49.4% of players have the "Defeat the Paintress" achievement. 49.0% of players have the "Go back to Lumiere" achievement.

0.4% of players have quit the game mid-cutscene and never launched it again.

be me, Dark Souls 2 fan (though I haven't played it in several years)

enjoy using Heide Spear, which has innate lightning damage, on a character whose dump stats are attunement, intelligence, and faith (which are useful only for magic)

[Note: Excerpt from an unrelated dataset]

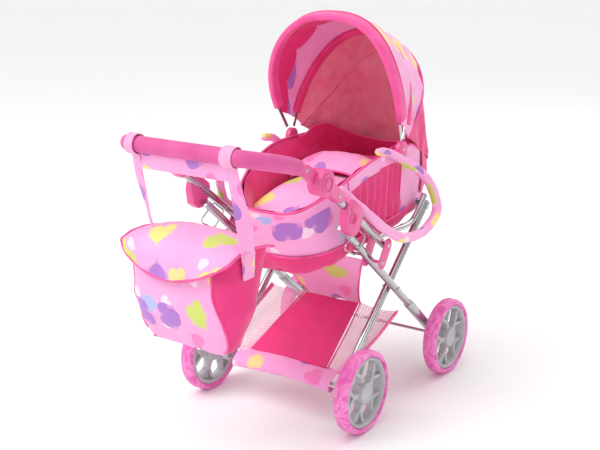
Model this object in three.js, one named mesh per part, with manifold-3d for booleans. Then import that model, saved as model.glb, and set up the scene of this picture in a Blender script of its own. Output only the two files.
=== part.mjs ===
// Doll stroller: scissor-leg chassis, folding handle, lift-off carrycot with a two-bow hood,
// shopping basket and hanging bag. Millimetres, +Z up, +Y towards the hood, +X to the right-hand side.
import * as THREE from 'three';
import { mergeVertices } from 'three/addons/utils/BufferGeometryUtils.js';
import Module from 'manifold-3d';

const wasm = await Module();
wasm.setup();

// ---- Driving dimensions -------------------------------------------------------------------
const WHEEL_DIAMETER = 155;
const TYRE_WIDTH = 29;
const TYRE_DEPTH = 12;            // tread to the seat on the rim
const RIM_DEPTH = 8.5;
const HUB_RADIUS = 19;
const TRACK = 351.4;              // between the middles of the left and right wheels
const WHEELBASE = 330.8;
const LEG_DIAMETER = 15;
const SEAT_TUBE_DIAMETER = 11;
const HANDLE_DIAMETER = 15;
const AXLE_DIAMETER = 6;
const RIVET_RADIUS = 3;
const GRIP_DIAMETER = 28;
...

notice that a new wiki has been created for the game

idly check out the page on scaling

mfw lightning damage scales with faith

mfw the meta tryhards say that there are "low returns on melee weapon scaling", so you're supposed to go for weapon upgrades and temporary buffs instead

Maybe I'll start a new playthrough with a character for whom faith is not a dump stat.

Yeah, the Dark Souls game mechanics are very counterintuitive. In fact, arguably much of the games' difficulty is rooted in the fact that players don't know how the games work. In Elden Ring, you can one-shot (up to phase transitions, which are often hardcoded) every boss in the game by doing the correct buff incantations, which basically renders the entire game trivial. And it's not like this is some glitch or exploit -- it just falls out of basic understanding how buffs stack and doing the obvious thing.

Then again, this is hardly unique to Dark Souls. Basically every single-player game is like this, in the sense that actually knowing how the mechanics work is a game-breaking superpower, rather than the baseline expectation.

actually knowing how the mechanics work is a game-breaking superpower

See The Power of Ten for an exploration of that. TL;DR of every book in the series: The MC is a gamer dropped into a (real) world that runs on that game's logic. By using their (relatively modest) starting boost and (absurdly OP) mechanical knowledge, they grow powerful, save the world, and ascend to immortality.

I'm not sure about recommending that series based on its merits, but it absolutely 100% demonstrates that point.